On the scoreboard, Arsenal fell short. On the broadcast, their sponsor didn’t.

YouGov Sport’s Brand Exposure analysis shows Emirates – emblazoned across Arsenal’s shirts – enjoyed 2 hours, 52 minutes of on-screen exposure and a Brand Impact Score (BIS) of 3.54. PSG’s front-of-shirt sponsor, Qatar Airways, registered 1 hour, 54 minutes with a BIS of 3.25.

That gap is not a quirk. It reflects where the camera lingered when the game caught fire.

Arsenal’s players appeared more often in key sequences: attacks built from deep, desperate defensive interventions, close-ups of reactions, replays of near-misses. Each cutaway, each slow-motion replay, each shot of a player doubled over in exhaustion carried the Emirates logo with it.

Emirates also edged Qatar Airways head-to-head on the finer details. A higher BIS for Emirates (3.54 vs 3.22) came from slightly larger logo size, stronger screen prominence, more frequent solus branding and less surrounding clutter from competing sponsors. Longer average exposure per appearance only deepened the impact.

For anyone signing off multi-million shirt deals, that matters. Arsenal’s defeat did not stop Emirates from extracting greater value from the night. A losing performance, if it is dramatic enough and central enough to the story, can deliver more commercial return than the trophy lift.

Forty-two billion impressions from one match

The final didn’t stop when the last penalty hit the net. It simply moved platforms.

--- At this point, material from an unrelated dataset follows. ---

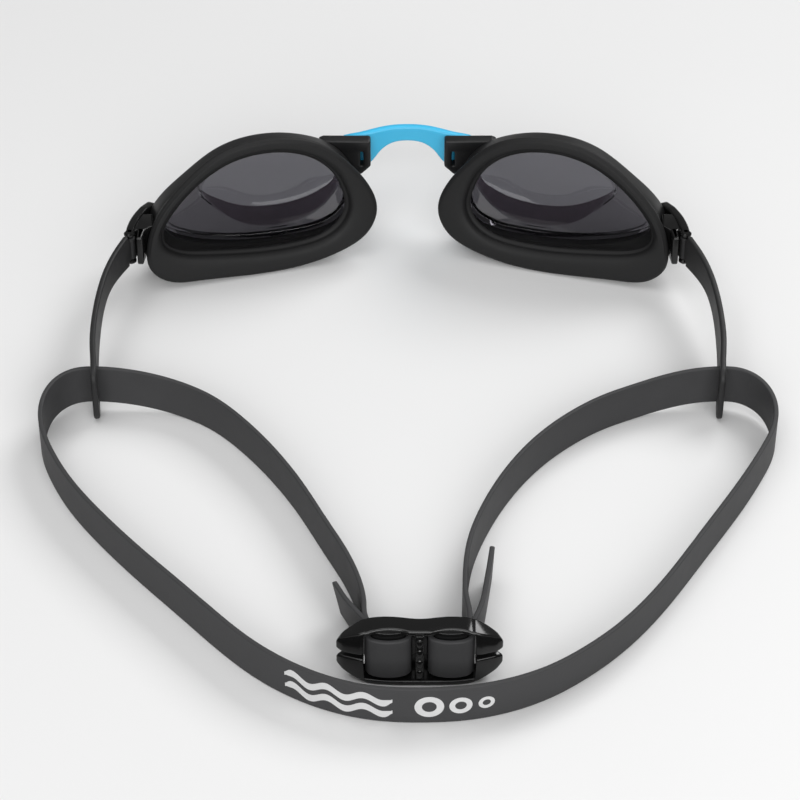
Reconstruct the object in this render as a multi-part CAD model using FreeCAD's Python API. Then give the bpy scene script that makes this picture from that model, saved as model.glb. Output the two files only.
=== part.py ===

Across the 48 hours spanning 30–31 May, the Champions League showpiece generated more than 40,500 social media posts, 13,700 videos and 24,500 online articles. The result: 42 billion potential impressions, 1 billion video views and 10 billion in potential readership.

PSG, champions on the pitch, also dominated the digital noise. The club’s official social channels alone produced 8.6 billion impressions and 418.6 million video views. Arsenal’s official accounts delivered 3.7 billion impressions and 49.7 million video views.

Output volume told in the end. PSG simply pushed out more content, more often, and reaped a much broader reach. The victory parade extended into timelines and newsfeeds worldwide.

When fans love the club, they lift the sponsor

The night’s impact ran deeper than logos and views. It touched what fans actually think of the brands on their shirts.

Using YouGov BrandIndex, Recommendation levels for Emirates among Arsenal supporters in the UK and Qatar Airways among PSG supporters in France were compared with their respective general populations. In both cases, club fans were significantly more likely to recommend the sponsor than the broader public.

The bond between club and sponsor, often dismissed as corporate wallpaper, showed real weight.

Around the time of the final, Emirates recorded an increase in Recommendation among Arsenal supporters. Qatar Airways, by contrast, maintained consistently strong Recommendation levels among PSG fans throughout the measured period. The Arsenal uplift cannot be pinned solely on 90 minutes and a shootout – multiple factors shape brand perception – but the timing underlines how a single, emotionally charged event can move the needle.

Through YouGov Sport’s BIS‑X framework, those shifts in sentiment are treated as part of the sponsorship value story. Exposure on screen is one thing; how warmly fans feel about the brand is another. When both rise together, the partnership’s impact multiplies.

For Emirates, the combination was powerful: more visibility during the final and a stronger push in fan advocacy. The airline didn’t just appear more often. It resonated more deeply.

Beyond counting eyeballs

This final laid bare a simple truth: counting who watched is no longer enough.

Audience totals, logo minutes, social impressions – each metric explains only one slice of sponsorship performance. When they are stitched together with brand health and fan sentiment, a fuller picture emerges: who watched, how they watched, what they saw, and how they felt about the brands woven into the spectacle.

In a media landscape fractured by paywalls, illegal streams and endless scrolling, that kind of clarity is no luxury. It is the difference between a sponsorship that merely shows up and one that truly lands.

Budapest crowned PSG as champions of Europe again. The data crowned something else: a future in which the real winners are the clubs and brands that understand every layer of the audience they just thrilled.